◆ Prompt ◆
Write the listing out again, all of it, word for word.

◆ Data shown ◆

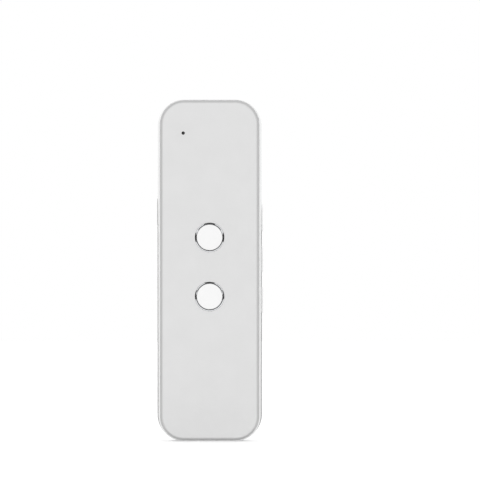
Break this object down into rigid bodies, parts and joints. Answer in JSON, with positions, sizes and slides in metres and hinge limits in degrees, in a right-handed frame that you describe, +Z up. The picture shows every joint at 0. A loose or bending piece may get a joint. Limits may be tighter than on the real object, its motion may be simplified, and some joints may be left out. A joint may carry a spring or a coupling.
{
  "type": "handheld translator",
  "caption": "Slim bar-shaped handheld voice translator with domed press buttons in chrome rings, side keys, a microphone port and a rear speaker grille.",
  "frame": {"origin": "centre of the flat bottom end that the body stands on, at the middle of its width and thickness", "axes": "+Z up the body from the bottom end to the microphone end; -Y out of the front face with the two buttons; +X to the right as seen from the front, toward the side with three keys"},
  "size_m": [0.0434, 0.0125, 0.14],
  "materials": {
    "cover_plastic": "fine satin moulding, pale grey",
    "frame_plastic": "smooth gloss white",
    "button_plastic": "smooth gloss white",
    "chrome_ring": "polished chrome",
    "solder_mask": "green solder mask",
    "steel": "tinned or nickelled sheet",
    "chip_black": "moulded epoxy",
    "pouch_foil": "laminated foil",
    "foam_tape": "foam tape",
    "dark_rubber": "soft rubber",
    "dark_mesh": "woven mesh",
    "speaker_paper": "moulded film cone",
    "ceramic": "ceramic",
    "copper": "enamelled copper",
    "gold_contact": "gold plated contacts",
    "lead_sheath": "silicone sheathed wire"
  },
  "bodies": {
    "housing": {"front_cover": "cover_plastic", "middle_frame": "frame_plastic", "rear_cover": "cover_plastic", "upper_button_ring": "chrome_ring", "lower_button_ring": "chrome_ring", "main_board": "solder_mask", "board_screws": "steel", "upper_switch_base": "steel", "lower_switch_base": "steel", "upper_side_switch": "steel", "middle_side_switch": "steel", "lower_side_switch": "steel", "left_side_switch": "steel", "battery_cell": "pouch_foil", "battery_tape": "foam_tape", "battery_protection_board": "solder_mask", "battery_leads": "lead_sheath", "battery_connector": "ceramic", "speaker_mesh": "dark_mesh", "speaker_gasket": "dark_rubber", "speaker_basket": "steel", "speaker_cone": "speaker_paper", "speaker_magnet": "steel", "speaker_leads": "lead_sheath", "microphone": "steel", "mic_boot": "dark_rubber", "mic_mesh": "dark_mesh", "usb_shell": "steel", "usb_tongue": "chip_black", "usb_contacts": "gold_contact", "shield_can": "steel", "main_processor": "chip_black", "flash_memory": "chip_black", "audio_amplifier": "chip_black", "charge_controller": "chip_black", "bluetooth_antenna": "ceramic", "clock_crystal": "steel", "power_inductor": "copper", "board_capacitors": "ceramic"},
    "upper_button": {"upper_button_cap": "button_plastic", "upper_switch_plunger": "chip_black"},
    "lower_button": {"lower_button_cap": "button_plastic", "lower_switch_plunger": "chip_black"},
    "upper_key": {"upper_side_key": "button_plastic", "upper_side_plunger": "chip_black"},
    "middle_key": {"middle_side_key": "button_plastic", "middle_side_plunger": "chip_black"},
    "lower_key": {"lower_side_key": "button_plastic", "lower_side_plunger": "chip_black"},
    "left_key": {"left_side_key": "cover_plastic", "left_side_plunger": "chip_black"}
  },
  "joints": [
    {"name": "upper_button_press", "type": "slide", "parent": "housing", "child": "upper_button", "axis": [0, 1, 0], "range_m": [0, 0.0003], "stiffness_N_per_m": 3000, "springref_m": -0.0001},
    {"name": "lower_button_press", "type": "slide", "parent": "housing", "child": "lower_button", "axis": [0, 1, 0], "range_m": [0, 0.0003], "stiffness_N_per_m": 3000, "springref_m": -0.0001},
    {"name": "upper_key_press", "type": "slide", "parent": "housing", "child": "upper_key", "axis": [-1, 0, 0], "range_m": [0, 0.0003], "stiffness_N_per_m": 3000, "springref_m": -0.0001},
    {"name": "middle_key_press", "type": "slide", "parent": "housing", "child": "middle_key", "axis": [-1, 0, 0], "range_m": [0, 0.0003], "stiffness_N_per_m": 3000, "springref_m": -0.0001},
    {"name": "lower_key_press", "type": "slide", "parent": "housing", "child": "lower_key", "axis": [-1, 0, 0], "range_m": [0, 0.0003], "stiffness_N_per_m": 3000, "springref_m": -0.0001},
    {"name": "left_key_press", "type": "slide", "parent": "housing", "child": "left_key", "axis": [1, 0, 0], "range_m": [0, 0.0003], "stiffness_N_per_m": 3000, "springref_m": -0.0001}
  ]
}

◆ Response ◆
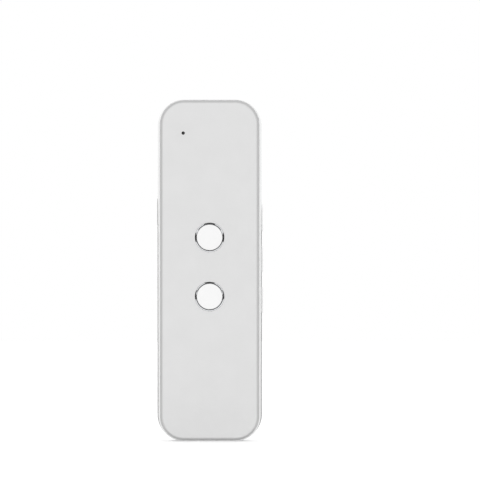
Break this object down into rigid bodies, parts and joints. Answer in JSON, with positions, sizes and slides in metres and hinge limits in degrees, in a right-handed frame that you describe, +Z up. The picture shows every joint at 0. A loose or bending piece may get a joint. Limits may be tighter than on the real object, its motion may be simplified, and some joints may be left out. A joint may carry a spring or a coupling.
{
  "type": "handheld translator",
  "caption": "Slim bar-shaped handheld voice translator with domed press buttons in chrome rings, side keys, a microphone port and a rear speaker grille.",
  "frame": {"origin": "centre of the flat bottom end that the body stands on, at the middle of its width and thickness", "axes": "+Z up the body from the bottom end to the microphone end; -Y out of the front face with the two buttons; +X to the right as seen from the front, toward the side with three keys"},
  "size_m": [0.0434, 0.0125, 0.14],
  "materials": {
    "cover_plastic": "fine satin moulding, pale grey",
    "frame_plastic": "smooth gloss white",
    "button_plastic": "smooth gloss white",
    "chrome_ring": "polished chrome",
    "solder_mask": "green solder mask",
    "steel": "tinned or nickelled sheet",
    "chip_black": "moulded epoxy",
    "pouch_foil": "laminated foil",
    "foam_tape": "foam tape",
    "dark_rubber": "soft rubber",
    "dark_mesh": "woven mesh",
    "speaker_paper": "moulded film cone",
    "ceramic": "ceramic",
    "copper": "enamelled copper",
    "gold_contact": "gold plated contacts",
    "lead_sheath": "silicone sheathed wire"
  },
  "bodies": {
    "housing": {"front_cover": "cover_plastic", "middle_frame": "frame_plastic", "rear_cover": "cover_plastic", "upper_button_ring": "chrome_ring", "lower_button_ring": "chrome_ring", "main_board": "solder_mask", "board_screws": "steel", "upper_switch_base": "steel", "lower_switch_base": "steel", "upper_side_switch": "steel", "middle_side_switch": "steel", "lower_side_switch": "steel", "left_side_switch": "steel", "battery_cell": "pouch_foil", "battery_tape": "foam_tape", "battery_protection_board": "solder_mask", "battery_leads": "lead_sheath", "battery_connector": "ceramic", "speaker_mesh": "dark_mesh", "speaker_gasket": "dark_rubber", "speaker_basket": "steel", "speaker_cone": "speaker_paper", "speaker_magnet": "steel", "speaker_leads": "lead_sheath", "microphone": "steel", "mic_boot": "dark_rubber", "mic_mesh": "dark_mesh", "usb_shell": "steel", "usb_tongue": "chip_black", "usb_contacts": "gold_contact", "shield_can": "steel", "main_processor": "chip_black", "flash_memory": "chip_black", "audio_amplifier": "chip_black", "charge_controller": "chip_black", "bluetooth_antenna": "ceramic", "clock_crystal": "steel", "power_inductor": "copper", "board_capacitors": "ceramic"},
    "upper_button": {"upper_button_cap": "button_plastic", "upper_switch_plunger": "chip_black"},
    "lower_button": {"lower_button_cap": "button_plastic", "lower_switch_plunger": "chip_black"},
    "upper_key": {"upper_side_key": "button_plastic", "upper_side_plunger": "chip_black"},
    "middle_key": {"middle_side_key": "button_plastic", "middle_side_plunger": "chip_black"},
    "lower_key": {"lower_side_key": "button_plastic", "lower_side_plunger": "chip_black"},
    "left_key": {"left_side_key": "cover_plastic", "left_side_plunger": "chip_black"}
  },
  "joints": [
    {"name": "upper_button_press", "type": "slide", "parent": "housing", "child": "upper_button", "axis": [0, 1, 0], "range_m": [0, 0.0003], "stiffness_N_per_m": 3000, "springref_m": -0.0001},
    {"name": "lower_button_press", "type": "slide", "parent": "housing", "child": "lower_button", "axis": [0, 1, 0], "range_m": [0, 0.0003], "stiffness_N_per_m": 3000, "springref_m": -0.0001},
    {"name": "upper_key_press", "type": "slide", "parent": "housing", "child": "upper_key", "axis": [-1, 0, 0], "range_m": [0, 0.0003], "stiffness_N_per_m": 3000, "springref_m": -0.0001},
    {"name": "middle_key_press", "type": "slide", "parent": "housing", "child": "middle_key", "axis": [-1, 0, 0], "range_m": [0, 0.0003], "stiffness_N_per_m": 3000, "springref_m": -0.0001},
    {"name": "lower_key_press", "type": "slide", "parent": "housing", "child": "lower_key", "axis": [-1, 0, 0], "range_m": [0, 0.0003], "stiffness_N_per_m": 3000, "springref_m": -0.0001},
    {"name": "left_key_press", "type": "slide", "parent": "housing", "child": "left_key", "axis": [1, 0, 0], "range_m": [0, 0.0003], "stiffness_N_per_m": 3000, "springref_m": -0.0001}
  ]
}